Sin embargo, está cada vez más claro que la sociedad civil no puede permitirse competir en una lucha desesperada por unos recursos cada vez más escasos. Las OSC tendrán que mejorar la manera en la que colaboran y comparten recursos e infraestructuras. El desafío no es simplemente sobrevivir a los recortes de Trump, sino construir una sociedad civil global más resiliente, capaz de atravesar futuras crisis políticas sin dejar de defender los derechos humanos, la democracia y a los grupos más excluidos de la sociedad.

Será necesario explorar nuevas estrategias de financiación de base comunitaria, tales como modelos de membresía, crowdfunding y fundaciones comunitarias, desarrollar actividades empresariales y de inversión éticas y aprovechar mejor los recursos no financieros disponibles, tales como el trabajo voluntario calificado, los bancos de tiempo y las estrategias para compartir recursos.

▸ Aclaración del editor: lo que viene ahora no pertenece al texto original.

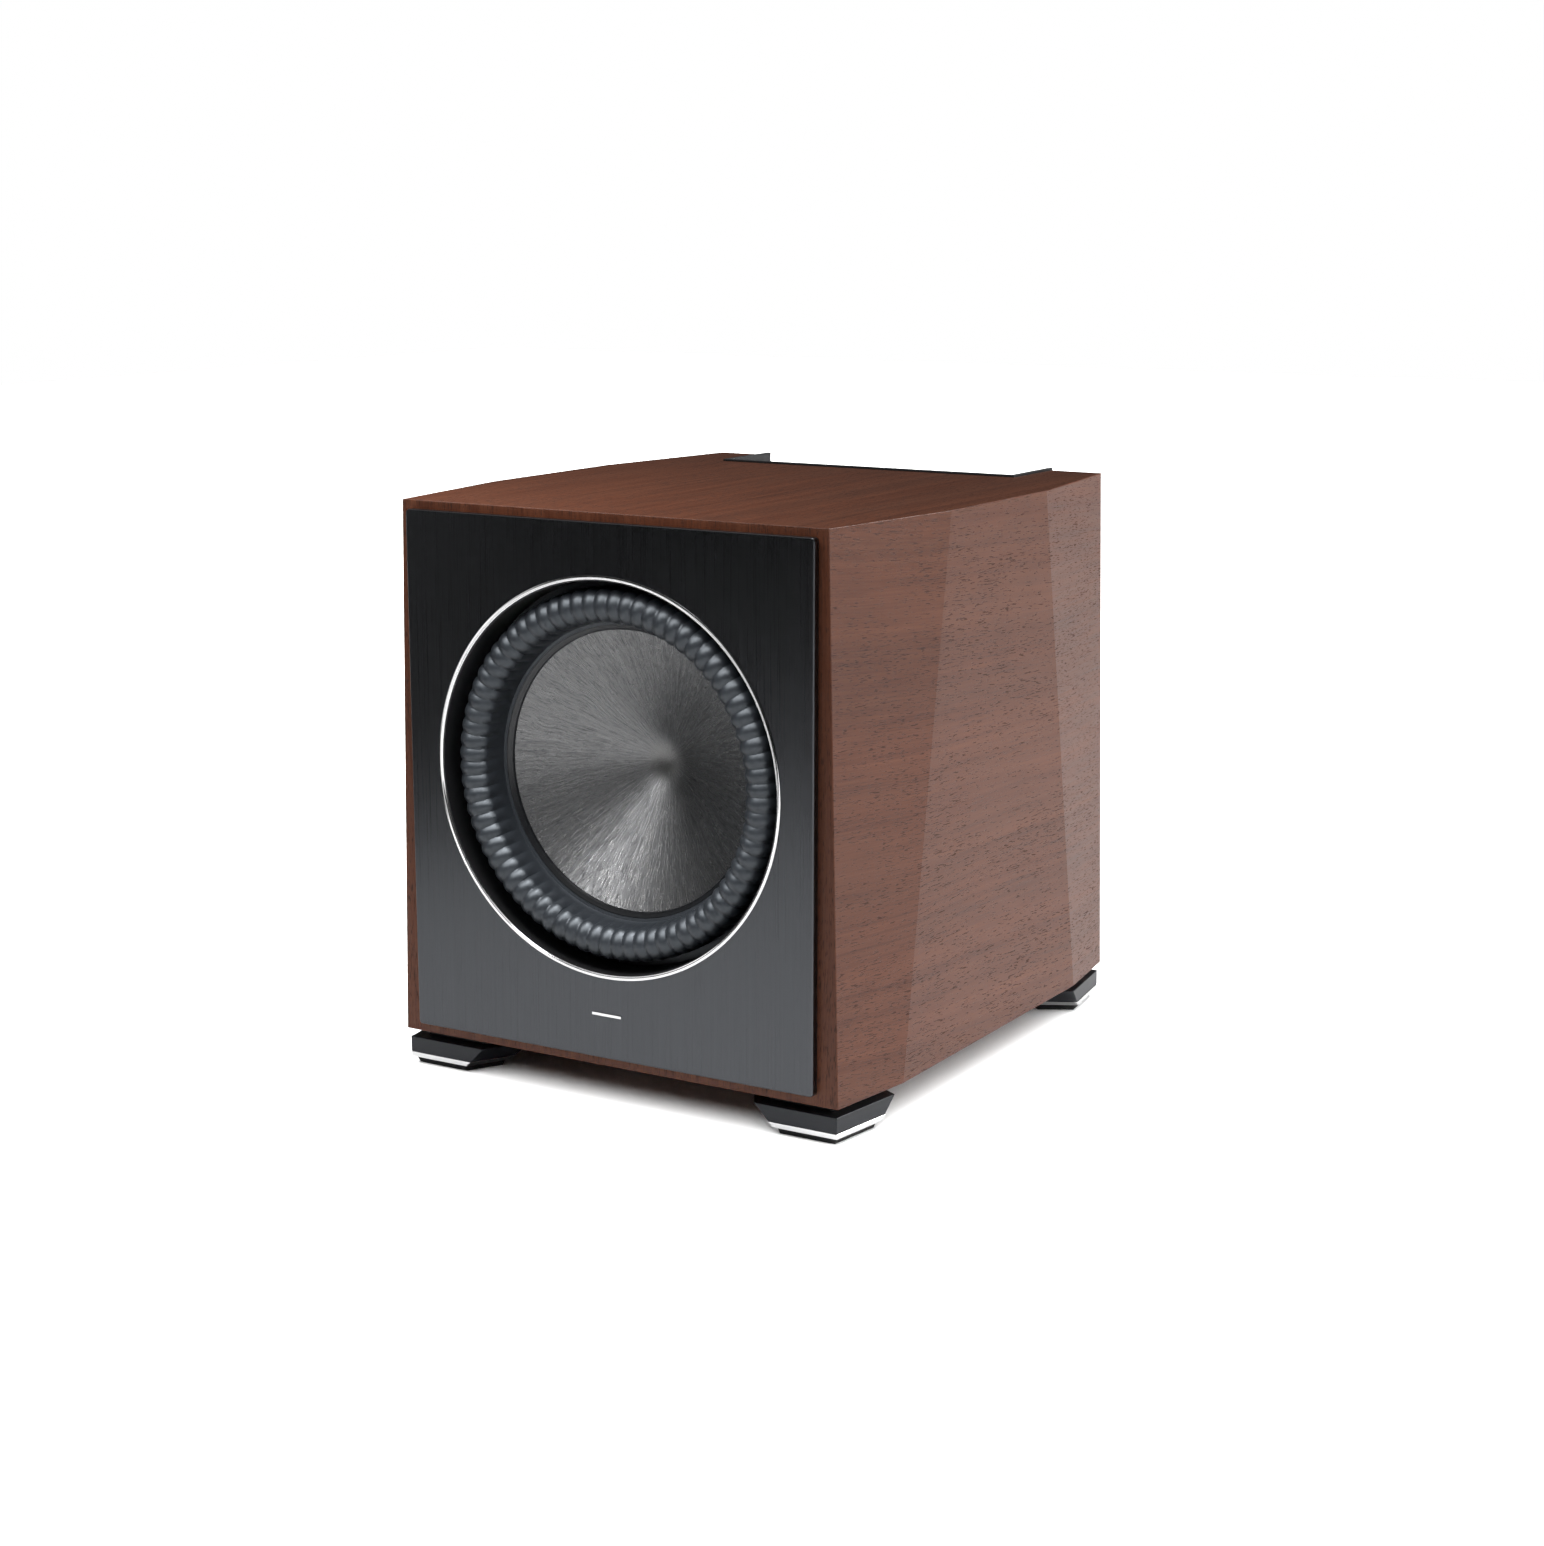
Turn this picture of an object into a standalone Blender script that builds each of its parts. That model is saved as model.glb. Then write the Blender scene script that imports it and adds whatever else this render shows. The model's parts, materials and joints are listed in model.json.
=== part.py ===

Por necesidad, muchos grupos de la sociedad civil, especialmente del sur global, están a la vanguardia de estas tendencias. Es hora de aprender de ellos.

El camino a seguir exige tanto una gestión inmediata de la crisis como un pensamiento estratégico a largo plazo. El futuro de mucha gente depende de este difícil ejercicio de imaginación política.

NUESTROS LLAMADOS A LA ACCIÓN

  • Las instituciones internacionales y los gobiernos democráticos deben proporcionar mecanismos de financiación alternativos para la sociedad civil, al mismo tiempo que proteger y apoyar modelos de financiación sostenibles y liderados localmente.
  • Donantes y organizaciones filantrópicas deben establecer fondos de emergencia para apoyar programas críticos afectados por la suspensión de los fondos de USAID, dando prioridad a la salud, la seguridad alimentaria y la protección de grupos excluidos.
  • Las organizaciones de la sociedad civil deben desarrollar redes de colaboración para compartir recursos y priorizar estrategias de financiación de base comunitaria.